Campaign groups demand new London police boss end facial recognition use on first day in job
 

Fourteen campaign groups including Big Brother Watch, Liberty and Black Lives Matter wrote an open letter to new London Metropolitan Police Service Commissioner Sir Mark Rowley on his first day in the job to demand he end the use of facial recognition technologies, reports the Press Association.

The groups claim that 87 percent of the alerts generated by the Met’s systems are misidentifications, dating back to 2016 according to the Big Brother Watch site, such as the French exchange student who had only been in the country for a few days and a 14-year-old Black schoolboy in uniform, both picked out in live facial recognition trials at the busy Oxford Circus in central London.

The Met’s figures show that 36 percent of all biometric alerts have been non-matches across its eight most recent trials since February 2020. The Met claims that the proportion of all people who pass the cameras – up to 36,000 in a trial – and who trigger a false alert is between zero and 0.08 percent.

“During observations at deployments, Big Brother Watch has witnessed multiple false positive matches, which have led to innocent individuals being forced to prove their identity to police officers,” states the letter.

“If the use of this technology becomes more widespread, these incidents will become commonplace, resulting in further injustices and increased public mistrust of the Met.”

Silkie Carlo, director of Big Brother Watch, said, “If the new Commissioner is serious about fighting crime effectively while addressing discrimination in policing, he cannot endorse the use of a technology with an 87 percent failure rate, that pointlessly drains police resources, and is well known to have issues with racist and sexist misidentifications, many of which we’ve witnessed.”
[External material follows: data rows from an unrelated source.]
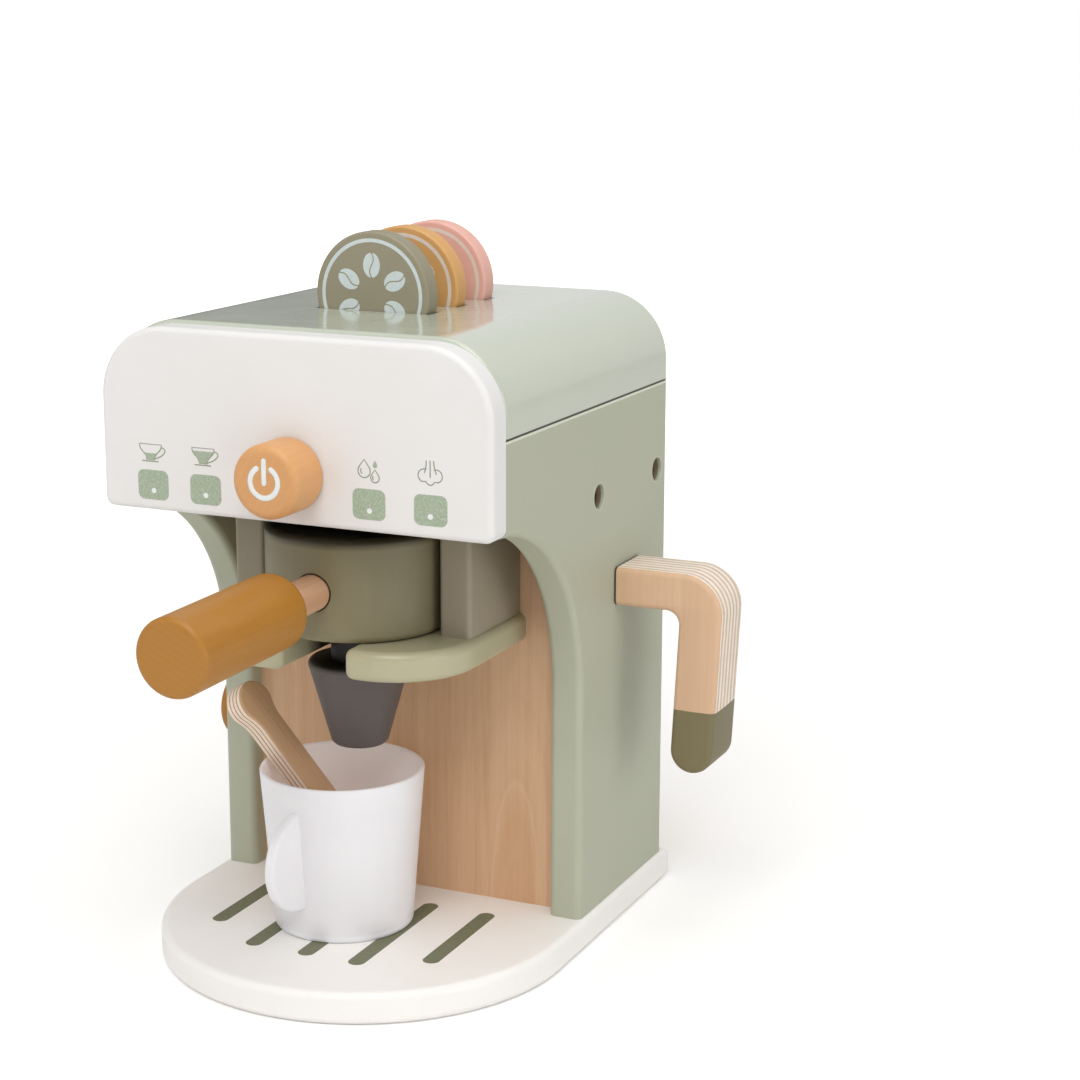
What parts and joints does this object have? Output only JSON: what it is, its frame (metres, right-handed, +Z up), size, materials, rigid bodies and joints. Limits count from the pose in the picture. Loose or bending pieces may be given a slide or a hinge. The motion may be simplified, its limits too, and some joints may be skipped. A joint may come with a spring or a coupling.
{
  "type": "toy coffee maker",
  "caption": "Painted wooden toy espresso machine: round-fronted base, swept side panels, turning knob, pull-out portafilter, steam arm, lift-out pods, cup and stirrer.",
  "frame": {"origin": "centre of the base board's underside", "axes": "+X to the machine's right as its user sees it, front towards -Y, +Z up"},
  "size_m": [0.2466, 0.2836, 0.3142],
  "materials": {
    "white_paint": "satin white paint on board",
    "sage_paint": "satin sage green paint on board",
    "beech_veneer": "bare beech veneer",
    "birch_ply": "bare birch plywood, layered edges",
    "beech": "bare turned beech",
    "apricot_paint": "satin apricot paint on wood",
    "mustard_paint": "satin mustard paint on wood",
    "taupe_paint": "satin taupe paint on wood",
    "olive_paint": "satin olive paint on wood",
    "slate_paint": "satin dark grey paint on wood",
    "pink_paint": "satin pink paint on wood",
    "cup_plastic": "soft white moulded plastic",
    "steel": "zinc-plated steel"
  },
  "bodies": {
    "machine": {"base_board": "white_paint", "side_panel_left": "sage_paint", "side_panel_right": "sage_paint", "column_panel": "beech_veneer", "back_panel": "beech_veneer", "head_floor": "beech_veneer", "head_cover": "sage_paint", "pod_rack": "beech", "front_panel": "white_paint", "post_left": "taupe_paint", "post_right": "taupe_paint", "holder_plate": "sage_paint", "side_screws": "steel", "base_screws": "steel", "cover_dowels": "beech", "panel_dowels": "beech", "holder_dowels": "beech"},
    "power_knob_set": {"power_knob": "apricot_paint", "power_knob_axle": "beech", "power_knob_washer": "beech"},
    "side_knob_set": {"side_knob": "mustard_paint", "side_knob_axle": "beech", "side_knob_washer": "beech"},
    "steam_arm_set": {"steam_arm": "birch_ply", "steam_arm_axle": "beech", "steam_arm_washer": "beech"},
    "spout": {"portafilter_spout": "slate_paint"},
    "portafilter": {"portafilter_body": "olive_paint", "portafilter_dowel": "beech", "portafilter_handle": "mustard_paint"},
    "pod_front": {"pod_olive": "olive_paint"},
    "pod_middle": {"pod_orange": "apricot_paint"},
    "pod_rear": {"pod_pink": "pink_paint"},
    "cup": {"cup": "cup_plastic"},
    "stirrer": {"stirrer": "birch_ply"}
  },
  "joints": [
    {"name": "power_knob_turn", "type": "hinge", "parent": "machine", "child": "power_knob_set", "pos_m": [0, -0.0814, 0.223], "axis": [0, -1, 0], "continuous": true},
    {"name": "side_knob_turn", "type": "hinge", "parent": "machine", "child": "side_knob_set", "pos_m": [-0.0904, 0.047, 0.079], "axis": [-1, 0, 0], "continuous": true},
    {"name": "steam_arm_swing", "type": "hinge", "parent": "machine", "child": "steam_arm_set", "pos_m": [0.0904, 0.0581, 0.1576], "axis": [1, 0, 0], "continuous": true},
    {"name": "portafilter_pull", "type": "slide", "parent": "machine", "child": "spout", "axis": [0, -1, 0], "range_m": [0, 0.09]},
    {"name": "portafilter_swivel", "type": "hinge", "parent": "spout", "child": "portafilter", "pos_m": [0, -0.026, 0.1488], "axis": [0, 0, 1], "range_deg": [-65, 65]},
    {"name": "pod_front_lift", "type": "slide", "parent": "machine", "child": "pod_front", "axis": [0, 0, 1], "range_m": [0, 0.035]},
    {"name": "pod_middle_lift", "type": "slide", "parent": "machine", "child": "pod_middle", "axis": [0, 0, 1], "range_m": [0, 0.035]},
    {"name": "pod_rear_lift", "type": "slide", "parent": "machine", "child": "pod_rear", "axis": [0, 0, 1], "range_m": [0, 0.035]},
    {"name": "cup_draw", "type": "slide", "parent": "machine", "child": "cup", "axis": [0, -1, 0], "range_m": [0, 0.12]},
    {"name": "stirrer_stir", "type": "hinge", "parent": "cup", "child": "stirrer", "pos_m": [-0.0058, -0.032, 0.0168], "axis": [0, 0, 1], "range_deg": [-70, 200]}
  ]
}
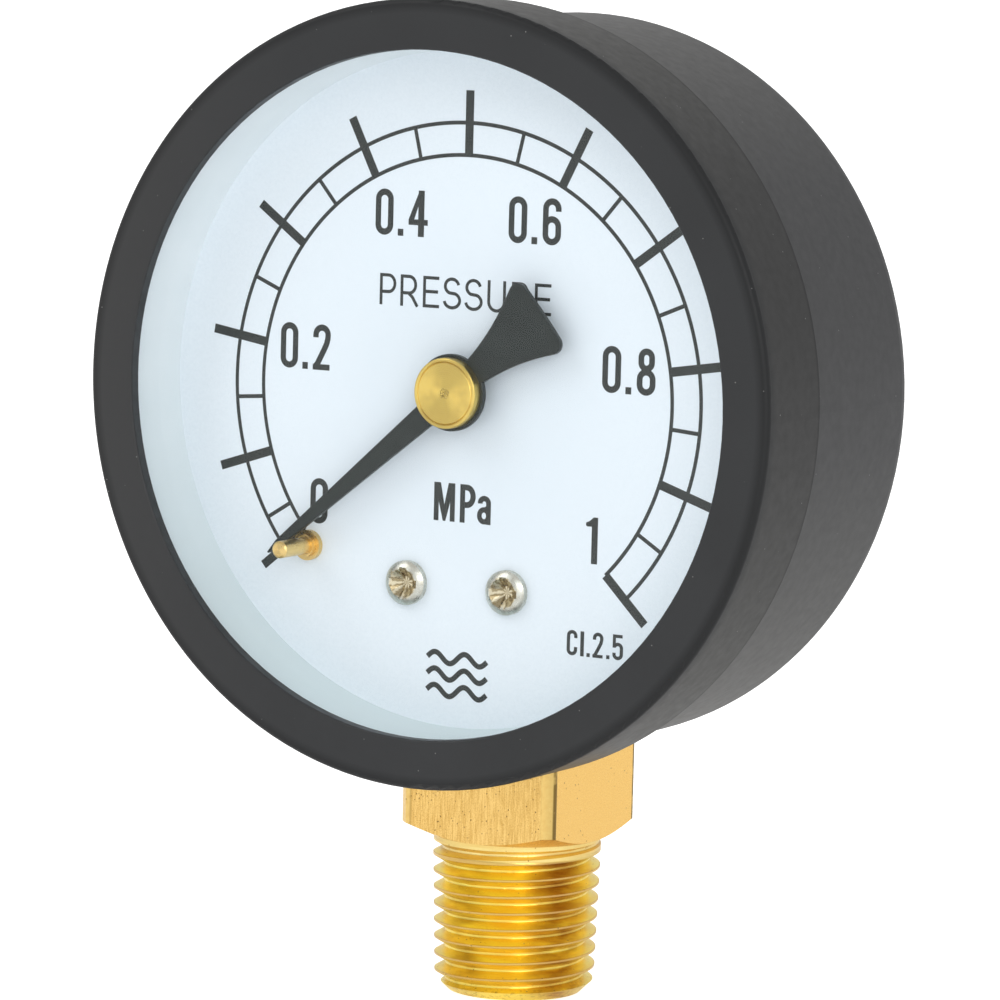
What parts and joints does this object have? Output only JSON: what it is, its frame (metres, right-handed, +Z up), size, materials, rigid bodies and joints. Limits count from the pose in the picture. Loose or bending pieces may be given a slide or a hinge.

The timing of the letter is no doubt timed for impact with the new chief’s first day, yet Commissioner Rowley, beginning the role on 12 September, has one of the largest policing tasks in history to manage with the state funeral for Queen Elizabeth II on 19 September. Hundreds of thousands or even millions of people are expected to travel to the capital, with special night trains laid on.

Further protests from anti-monarchists are expected and the shooting dead by Met police of unarmed Black man Chris Kaba has led to protests outside the Met’s headquarters in recent days. The officer who fired the fatal shot has been suspended and a homicide investigation begun. Sir Mark’s predecessor, Dame Cressida Dick, was ousted from her role following a series of policing scandals.

The Met could be using all the tools in its arsenal over the coming week. It has been conducting live facial recognition trials again in the capital, even paying some people to go past the cameras set up in busy central areas.